Two characters are (slightly) more complex than this: Bahar (the middle sister) and Mrs Delmonico, the widow who owns the premises where the Café is located. Bahar is not so pretty, and in fact she is partly responsible for the curse that haunts the sisters, even years after they left Teheran. She is nervous and off-putting for most of the novel, but eventually she’ll come to terms with her demons, to become the bearer of a ”beautiful face” on the last page of the book. Mrs Delmonico (a Neapolitan woman in her sixties, oddly named Estelle) is small, chubby, caring and light-headed, as the stereotype of the Italian widow goes, evidently. She is also blessed with a smell-less, sugary sweat production, which won her the affection of Luigi (now, that’s a proper name for an Italian emigrant!), wannabe confectioner, who married her just after the war, brought her for an unlikely, very exotic honey moon in Morocco, just before having to swap Naples to the West of Ireland for a life of pastry baking in a small minded, wind gusted rural community. If you are not already flabbergasted by this improbable couple, I will also reveal that the widow, when she is sad, cooks a comfort food which Marsha unfortunately miss-spells and would like you to believe comes from Estelle’s native Naples, while in fact is typical of the Milan region. But hey, this is a fairy tale, and practical details should not be focussed upon!
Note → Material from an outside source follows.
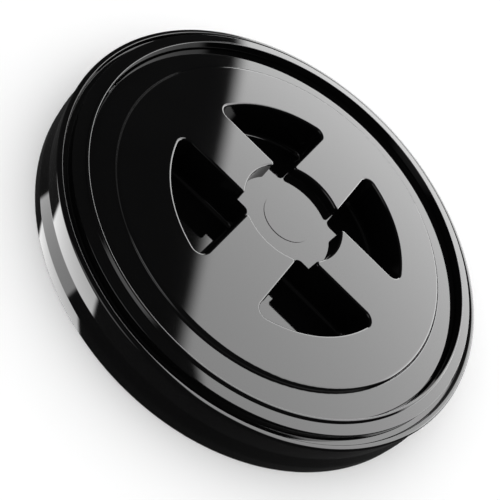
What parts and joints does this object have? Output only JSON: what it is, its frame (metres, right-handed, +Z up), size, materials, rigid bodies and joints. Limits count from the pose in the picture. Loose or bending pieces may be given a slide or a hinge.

All in all, I enjoyed this curious book a lot with its beautiful metaphors between food and life, and if it is going to help integration between cultures and to show to the world that globalisation is not only exploitation and chain stores, give me saffron Irish stew any day! Pomegranate Soup is a pleasant appetiser. If you want something more substantial for your main course, Three Monkeys literary chefs can recommend The Devil’s Larder by Jim Crace.